# ssl-telnet missing?

## rpodgorny

Hi,

maybe I'm really stupid, but is anyone running ssl-telnet? I kept trying to make it work (about a month ago) but without any success. I didn't find any ssl-telnet ebuilds in portage but AFAIK there is a USE flag for the "normal" telnet ebuild. Anyway, I had no success...

I know it's stupid I remember so few things but right now, I don't have access to my Gentoo box (to experiment a bit) and I need the ssl-telnet running right after I return home so I need some "3 commands solution" :-(

If you're not sure whether your telnet client supports ssl, I'm publishing the address I need to log on...

telnet://kos.feld.cvut.cz

----------

## billatq

Out of curiosity, is there any reason to use ssl/telnet instead of ssh?

----------

## rpodgorny

 *billatq wrote:*   

> Out of curiosity, is there any reason to use ssl/telnet instead of ssh?

 

:-) Sure I would prefer ssh but my school (Czech Technical University) seems to have a different opinion. In fact, we were forced to use plain telnet just a few months ago!!! :-( The ssl "upgrade" isn't perfect but better than nothing...

----------

## xedx

try stunnel 

----------

## billatq

What effect does trying:

USE="ssl" emerge netkit-telnetd

or 

USE="ssl" emerge telnet-bsd

have on it?

----------

## Genone

None of the telnet ebuilds has SSL support.
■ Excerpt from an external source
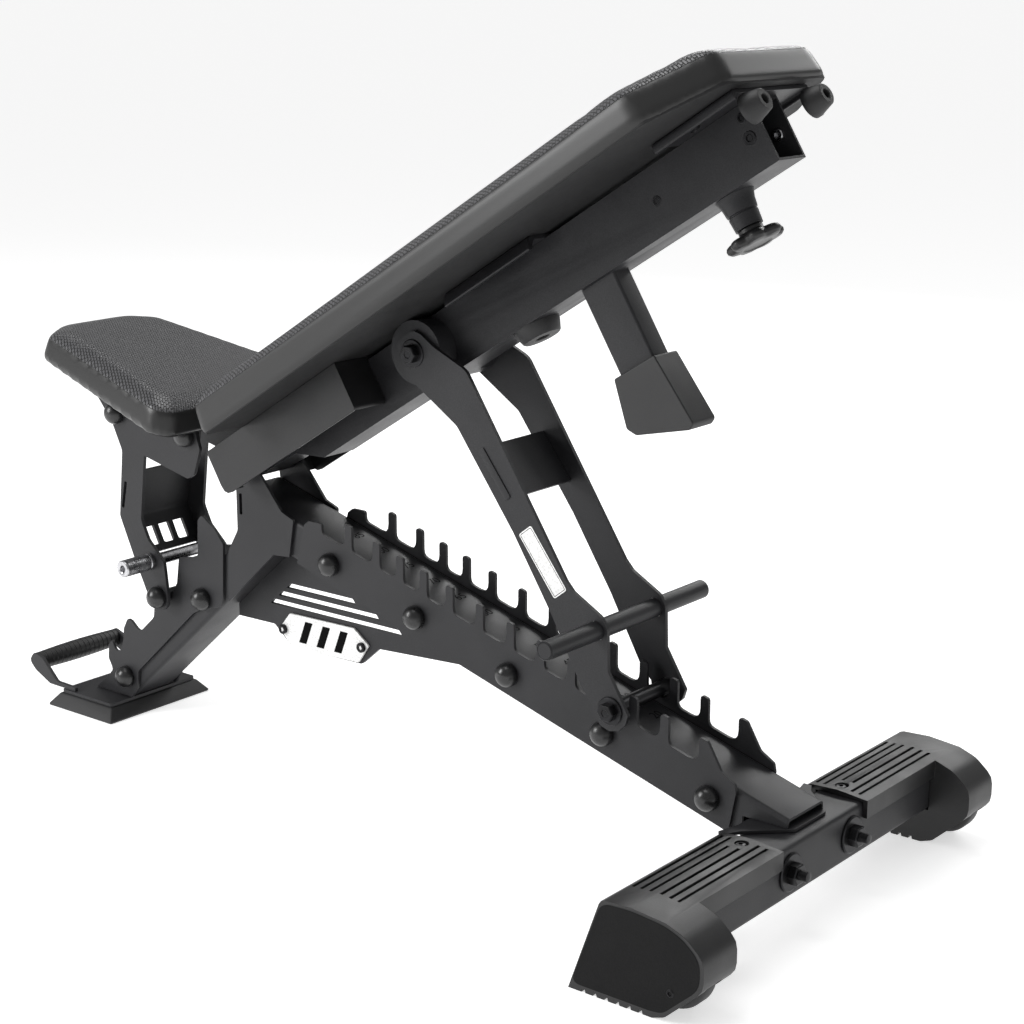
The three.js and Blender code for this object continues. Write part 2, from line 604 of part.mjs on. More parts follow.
const shroud = { start: -11, end: 254, half: 82, low: -33, top: 28.6, wall: 3 };
{
  const { start, end, half, low, top, wall } = shroud;
  const outer = roundedOutline([[start, low, 14], [end, low, 5], [end, top], [start, top, 4]]);
  const inside = roundedOutline([[start + wall, low - 20], [end - wall, low - 20],
    [end - wall, top - wall], [start + wall, top - wall]]);
  const neckOpening = rectangle(start - 10, low - 20, start + 20, top + 20);
  const tubeNotch = rectangle(end - 20, low - 20, end + 20, top - wall);
  add(backFrame, 'hinge_shroud', cut(prism(outer, -half, half), prism(inside, -half + wall, half - wall),
    prism(neckOpening, -axleEnd - gap, axleEnd + gap),
    prism(tubeNotch, -halfTube - gap, halfTube + gap)), blackPlastic);
}

// ---------------------------------------------------------------- backrest: pad and its board
const padHalf = backPad.width / 2;
{
  const { start, end, chamfer, bottom, board, top } = backPad;
  const cornerIn = 54;
  const plan = (inset) => roundedOutline([
    [start + inset, -padHalf + inset, 8], [end - chamfer, -padHalf + inset, 14],
    [end - inset, -padHalf + cornerIn, 14], [end - inset, padHalf - cornerIn, 14],
    [end - chamfer, padHalf - inset, 14], [start + inset, padHalf - inset, 8]]);
  add(backFrame, 'back_pad_board', slab(plan(4), bottom, bottom + board - gap), plywood);
  add(backFrame, 'back_pad', slab(plan(0), bottom + board, top), vinyl);
}

// Brackets that carry the board on the tube, one at the head end and one in the middle.
{
  const under = backPad.bottom - gap;
  const seatOn = backTube.high + gap;
  add(backFrame, 'head_bracket', bar(roundedOutline([[-72, 18, 2], [-68, 18, 2], [-68, seatOn, 4],
    [68, seatOn, 4], [68, 18, 2], [72, 18, 2], [72, under, 4], [-72, under, 4]]), 774, 886), powderCoat);
  add(backFrame, 'mid_bracket', bar(roundedOutline([[-64, 13, 3], [-56, 13, 3], [-48, seatOn, 6],
    [48, seatOn, 6], [56, 13, 3], [64, 13, 3], [54, under, 6], [-54, under, 6]]), 428, 570),
  powderCoat);
  for (const [name, side] of sides) {
    // rubber bumper on the bracket's end, with a recessed screw hole in its face
    add(backFrame, `head_bumper_${name}`, turnedAlong([[0, 887 - 0.2], [17.5, 886.8], [16, 896],
      [11, 909], [5, 909], [5, 900], [0, 900]], side * 59, 5, 16), blackRubber);
  }
}

// ---------------------------------------------------------------- backrest: stop, bumper, pull pin
{
  const low = backTube.low - gap;
  // A moulded rubber shoe, closed below, that is pushed over the end of the stop tube.
  const boot = roundedOutline([[570, -150, 3], [557, -205, 5], [565, -216, 6], [633, -240, 6],
    [641, -236, 5], [632, -150, 3]]);
  const socket = slab(rectangle(stop.start - gap, -stop.half - gap, stop.end + gap, stop.half + gap, 3),
    stop.foot - gap, -100);
  add(backFrame, 'stop_boot', cut(prism(boot, -22, 22), socket), blackRubber);
  add(backFrame, 'mid_bumper', turnedUp([[0, low - 14], [5, low - 14], [5, low - 16], [23, low - 16],
    [28, low - 2], [28, low], [0, low]], 488, 0, 18), blackRubber);
}

{
  const low = backTube.low - gap;
  // Collar welded under the tube; the pin slides in it and a spring pushes it up.
  add(backFrame, 'pin_collar', turnedUp([[pin.rod + pin.travelGap, low - 36], [16, low - 36],
    [16, low - 17], [pin.collar, low - 17], [pin.collar, low], [pin.rod + pin.travelGap, low],
    [pin.rod + pin.travelGap, low - 36]], pin.s, 0, 18), powderCoat);
  // Knob and rod in one piece: the knob has six lobes.
  const lobes = Array.from({ length: 36 }, (_, i) => {
    const angle = (i / 36) * 2 * Math.PI;
    const radius = 31.5 + 2.5 * Math.cos(6 * angle);
    return new THREE.Vector2(pin.s + radius * Math.cos(angle), radius * Math.sin(angle));
  });
  const knob = slab(lobes, low - 56, low - 38);
  const rod = turnedUp([[0, low - 50], [pin.rod, low - 50], [pin.rod, low + 12], [4, low + 14],
    [0, low + 14]], pin.s, 0, 12);
  add(backFrame, 'pull_pin', join(knob, rod), blackPlastic);
}

// ---------------------------------------------------------------- strut and its lock rod
{
  const { s, t, bolt } = strutPivot;
  const out = strut.inner + strut.plate + gap;
  add(backFrame, 'strut_pivot_bolt', turned([[0, -out - 11], [12, -out - 11], [12, -out - 3],
    [18, -out - 3], [18, -out], [bolt, -out], [bolt, out], [18, out], [18, out + 3], [12, out + 3],
    [12, out + 12], [0, out + 12]], s, t, 12), blackBolt);
}
{
  const L = strutLength;
  const outline = roundedOutline([
    [-24, -14, 12], [-22, 20, 18], [10, 31, 18], [57, 56, 20], [321, 35, 20], [336, 36.5, 10],
    [377, 54, 14], [392, 53, 12], [432, 24], ...[50, 20, -10, -40, -70, -100, -130].map((a) => [
      L + 24 * Math.cos(degrees(a)), 24 * Math.sin(degrees(a))]),
    [430, -20], [342, -7, 20], [240, 2, 20], [101, 5, 20], [14, -25, 20],
  ]);
  const bar0 = { u: 386, v: 38, radius: 11 };
  const pivotHole = circle(0, 0, strutPivot.bolt + runningGap);
  const rodHole = circle(L, 0, strut.bolt + gap);
  const barHole = circle(bar0.u, bar0.v, bar0.radius + 2 * gap);
  for (const [name, side] of sides) {
    add(strutFrame, `strut_plate_${name}`, sidePrism(outline, side, strut.inner,
      strut.inner + strut.plate, [pivotHole, rodHole, barHole]), powderCoat);
  }
  const inner = strut.inner - gap;
  add(strutFrame, 'strut_cross_plate', prism(rectangle(139, 18, 207, 23), -inner, inner), powderCoat);
  add(strutFrame, 'strut_handlebar', turned([[0, -152], [bar0.radius - 1.5, -152],
    [bar0.radius, -150], [bar0.radius, 150], [bar0.radius - 1.5, 152], [0, 152]], bar0.u, bar0.v),
  powderCoat);
  const out = strut.inner + strut.plate + gap;
  const end = strut.bolt;
  add(strutFrame, 'lock_rod', turned([[0, -out - 12], [11, -out - 12], [11, -out - 3], [17, -out - 3],
    [17, -out], [end, -out], [end, -inner], [lockRod, -inner + 1], [lockRod, inner - 1], [end, inner],
    [end, out], [17, out], [17, out + 3], [11, out + 3], [11, out + 12], [0, out + 12]], L, 0, 12),
  blackBolt);
}

// ---------------------------------------------------------------- seat frame
const seatBoltsAt = [[-117, 222], [17, 238]];
const seatHandle = { s: -22.6, t: 43.2, radius: 8, grip: 11.5, reach: 107 };
{
  const { inner, plate: thick } = seat;
  const arc = Array.from({ length: 8 }, (_, i) => {
    const angle = degrees(215 + i * 25);
    return [19 * Math.cos(angle), 19 * Math.sin(angle)];
  });
  const outline = roundedOutline([
    [-130, 250, 4], [-131, 214, 10], [-118.6, 200, 6], [-98.8, 175, 14], [-89.8, 84, 10],
    [-54.5, 37, 8], ...arc,
    [2, 52, 10], [-31.5, 71, 10], [-48.8, 93, 12], [-56.3, 183, 2], [29, 182, 8], [39, 191.5, 8],
    [44, 228, 8], [30, 252, 6],
  ]);
  const holes = [circle(0, 0, seatRod + gap), circle(seatHandle.s, seatHandle.t, seatHandle.radius + gap),
    ...seatBoltsAt.map(([s, t]) => circle(s, t, boltShank + gap + 0.2)),
    rectangle(-88, 97, -83, 135, 2)];
  for (const [name, side] of sides) {
    add(seatFrame, `seat_plate_${name}`, sidePrism(outline, side, inner, inner + thick, holes),
      powderCoat);
  }
  const inside = inner - gap;
  // Bent plate across the frame, with three slots in its lower half.
  const bent = roundedOutline([[-81, 150], [-77, 150], [-77, 84, 8], [-44, 42], [-47, 39], [-81, 80, 8]]);
  const slots = [-26, 0, 26].map((y) => slab(rectangle(-75, y - 9, -50, y + 9, 3), 20, 70));
  add(seatFrame, 'seat_cross_plate', cut(prism(bent, -inside, inside), ...slots), powderCoat);

  add(seatFrame, 'seat_rod', cappedBolt(0, 0, inner + thick + gap, seatRod, boltCap), blackBolt);
  const { s, t, radius, grip, reach } = seatHandle;
  const face = inner + thick + gap;
  add(seatFrame, 'seat_handle', turned([[0, -reach + 8], [5, -reach + 8], [5, -reach],
    [grip - 1.5, -reach], [grip, -reach + 2], [grip, -face], [radius, -face], [radius, face],
    [12, face], [12, face + 6], [0, face + 8]], s, t), brightSteel);
  seatBoltsAt.forEach(([bs, bt], i) => {
    add(seatFrame, `seat_bolt_${i + 1}`, cappedBolt(bs, bt, face), blackBolt);
  });

  // Folded channel between the side plates that the seat board is screwed to.
  const under = seatPad.bottom - gap;
  const channel = bar(roundedOutline([[-inside, 212], [-inside + 4, 212], [-inside + 4, under - 4, 3],
    [inside - 4, under - 4, 3], [inside - 4, 212], [inside, 212], [inside, under, 5],
    [-inside, under, 5]]), -185, 34);
  const taper = prism([[-190, 200], [-125, 200], [-185, 246], [-190, 246]].map(
    ([x, y]) => new THREE.Vector2(x, y)), -99, 99);
  add(seatFrame, 'seat_bracket', cut(channel, taper, ...seatBoltsAt.map(([bs, bt]) => turned(
    [[0, -99], [boltShank + gap, -99], [boltShank + gap, 99], [0, 99]], bs, bt))), powderCoat);
}

// ---------------------------------------------------------------- seat pad and its board
{
  const plan = (inset, back) => roundedOutline([
    [-254 + inset, -54, 8], [-230 + inset, -96 + inset, 20], [back - 26, -148 + inset, 24],
    [back - inset, -132, 16], [back - inset, 132, 16], [back - 26, 148 - inset, 24],
    [-230 + inset, 96 - inset, 20], [-254 + inset, 54, 8]]);
  const { bottom, board, top } = seatPad;
  add(seatFrame, 'seat_pad_board', slab(plan(4, 66), bottom, bottom + board - gap), plywood);
  const slanted = prism([[30, top + 1], [72, bottom - 20], [140, bottom - 20], [140, top + 1]].map(
    ([x, y]) => new THREE.Vector2(x, y)), -200, 200);
  add(seatFrame, 'seat_pad', cut(slab(plan(0, 69), bottom + board, top), slanted), vinyl);
}

export default bench;
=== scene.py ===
import json
import math

import bpy
import bmesh
import numpy as np
from mathutils import Matrix, Vector


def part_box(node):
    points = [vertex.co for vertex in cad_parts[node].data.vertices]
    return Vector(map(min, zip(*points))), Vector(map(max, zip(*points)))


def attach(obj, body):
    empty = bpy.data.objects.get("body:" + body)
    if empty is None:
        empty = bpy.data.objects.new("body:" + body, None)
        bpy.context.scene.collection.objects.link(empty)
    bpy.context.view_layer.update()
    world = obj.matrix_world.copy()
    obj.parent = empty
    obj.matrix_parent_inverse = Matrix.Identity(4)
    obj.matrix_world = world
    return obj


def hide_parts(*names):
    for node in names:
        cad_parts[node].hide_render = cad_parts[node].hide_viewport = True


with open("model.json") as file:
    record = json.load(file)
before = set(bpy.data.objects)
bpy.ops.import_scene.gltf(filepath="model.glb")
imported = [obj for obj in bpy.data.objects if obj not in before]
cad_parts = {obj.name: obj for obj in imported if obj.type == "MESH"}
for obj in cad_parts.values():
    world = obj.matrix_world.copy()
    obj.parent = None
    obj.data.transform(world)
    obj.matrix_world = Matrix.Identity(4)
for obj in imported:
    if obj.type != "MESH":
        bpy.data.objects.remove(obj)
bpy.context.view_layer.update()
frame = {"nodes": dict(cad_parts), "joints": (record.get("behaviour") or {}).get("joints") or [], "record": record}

# --- Camera -------------------------------------------------------------------------------------
# A product shot from the head end's side, a little above the bench, with a portrait lens.
camera_data = bpy.data.cameras.new("camera")
camera_data.lens = 73.09
camera_data.sensor_width = 36.0
camera = bpy.data.objects.new("camera", camera_data)
camera.location = (1.64125, -1.83365, 0.98871)
camera.rotation_euler = (math.radians(90 - 14.44), 0, math.radians(38.76))
bpy.context.scene.collection.objects.link(camera)
bpy.context.scene.camera = camera

# --- Studio -------------------------------------------------------------------------------------
# A pale seamless floor and large softboxes: one high and wide, one low at the left for the pads'
# sides, and a narrow one behind that draws bright lines along the steel edges.


def linear(hex_color):
    """An sRGB hex colour as linear red, green and blue: c/12.92, or ((c + 0.055)/1.055)^2.4."""
    channels = [int(hex_color[i:i + 2], 16) / 255 for i in (1, 3, 5)]
    return [c / 12.92 if c <= 0.04045 else ((c + 0.055) / 1.055) ** 2.4 for c in channels] + [1.0]


def new_material(name, **surface):
    """A material with one Principled surface whose constant sockets are set directly."""
    made = bpy.data.materials.new(name)
    made.use_nodes = True
    shader = made.node_tree.nodes["Principled BSDF"]
    for key, value in surface.items():
        shader.inputs[key.replace("_", " ")].default_value = value
    return made, made.node_tree, shader


floor_paint, _, floor_shader = new_material(
    "seamless paper", Base_Color=linear("#f4f4f4"), Roughness=0.9)
floor_shader.inputs["Emission Color"].default_value = (1, 1, 1, 1)
floor_shader.inputs["Emission Strength"].default_value = 0.56
floor_mesh = bpy.data.meshes.new("floor")
# so wide that its edge lies close to the horizon
FLOOR_HALF = 300.0
floor_mesh.from_pydata([(-FLOOR_HALF, -FLOOR_HALF, 0), (FLOOR_HALF, -FLOOR_HALF, 0),
                        (FLOOR_HALF, FLOOR_HALF, 0), (-FLOOR_HALF, FLOOR_HALF, 0)], [], [(0, 1, 2, 3)])
floor_mesh.materials.append(floor_paint)
floor = bpy.data.objects.new("floor", floor_mesh)
bpy.context.scene.collection.objects.link(floor)

world = bpy.data.worlds.new("studio")
world.use_nodes = True
world.node_tree.nodes["Background"].inputs["Color"].default_value = (1, 1, 1, 1)
world.node_tree.nodes["Background"].inputs["Strength"].default_value = 0.4
bpy.context.scene.world = world
bpy.context.scene.view_settings.view_transform = "Standard"


def softbox(name, place, aim, size, power):
    """A rectangular area light at place, facing aim."""
    data = bpy.data.lights.new(name, "AREA")
    data.shape = "RECTANGLE"
    data.size, data.size_y = size
    data.energy = power
    light = bpy.data.objects.new(name, data)
    light.location = place
    light.rotation_euler = (Vector(aim) - Vector(place)).to_track_quat("-Z", "Y").to_euler()
    bpy.context.scene.collection.objects.link(light)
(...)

According to the manpage telnet-bsd has support for kerberos and encryption, but not SSL.

----------

## rpodgorny

So, what to do?

I would be very unhappy to admit Debian has a ssl-telnet package and Gentoo doesn't... :-(

----------

## pilla

make an ebuild for it.

----------

## rpodgorny

 *Bloody Bastard wrote:*   

> make an ebuild for it.

 

You can be sure I'd like to but currently I'm under time pressure. I just needed some fast solution :-(

----------